FACT: Unfortunately, we live in a world where theft, deception and fraud sadly does occur, however, it is very much in the minority, and people usually go through life not being directly affected by any of it, the same is true for the Internet.
Despite the low risk of being a victim of Cyber Theft it is of course important to take measures to minimize security problems.
There are many safeguards computer users can employ to help eliminate online security risks, many of which are FREE. Plus, learning and practicing a few basic security protocols can limit the risk of exposure even further.
There are so many advantages to learning how to use technology for seniors.
Computers, the Internet and technology enable you to…
- Save Time & Money. You can print out coupons, save wear & tear on your vehicle and have products shipped right to your door.
- Stay informed
- Be creative
- Find work
- Keep in touch with family/friends
- Stay mentally active
- Have fun
More and more people over the age of 50 are overcoming their technophobia and taking advantage of what today’s technology has to offer. What with computers becoming more affordable, and all of our libraries and many community centers offering FREE computer and internet access, there’s never been a better time to get online and connected.

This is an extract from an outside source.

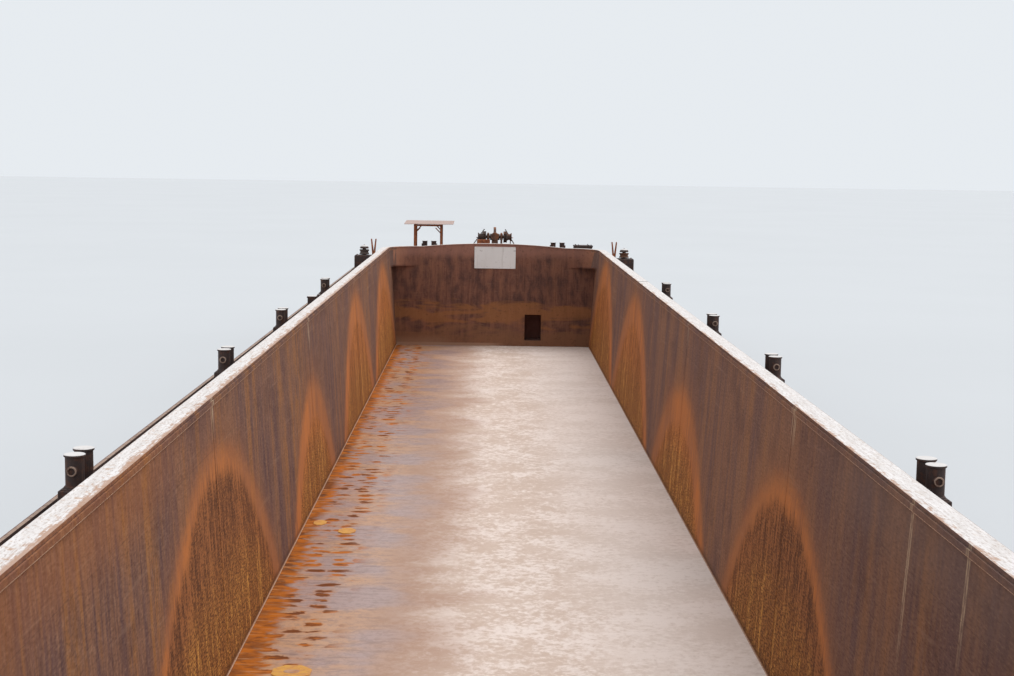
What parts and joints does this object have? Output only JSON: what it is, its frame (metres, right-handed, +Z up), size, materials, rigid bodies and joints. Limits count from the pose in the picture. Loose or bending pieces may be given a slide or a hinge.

Being computer literate is being able to sit down at a computer to complete tasks – and being able to work out problems yourself (even if you have to ask Google for help), as well as the ability to learn new computing skills. It doesn’t mean you have to be able to build a computer from scratch, code your own computer game or website, or set up a complex network – it means being more or less self-sufficient at the computer. Repeat after me…“GOOGLE IS YOUR FRIEND!” I cannot tell you how many times Google has saved me when I was not sure how to do something.
There’s a lot of self-help websites out there, and libraries full of books on the subject, so there’s no excuse for not knowing where to get help. I highly recommend the books called “Teach yourself visually.” They have a series for Windows 7, 8, and specific things you want to learn with colored photos and easy to understand language. Plus, of course, the DCT forum is always open whenever you need advice or assistance.
So, instead of ringing up your grandkids or your children every week asking the same questions, or putting your head in the sand when it comes to something new, why not help yourself?
Remember, age is just a number, unless of course you are a good bottle of wine or a block of cheese! On that note… grabbing my crackers and glass of wine & making a toast to your success with Technology.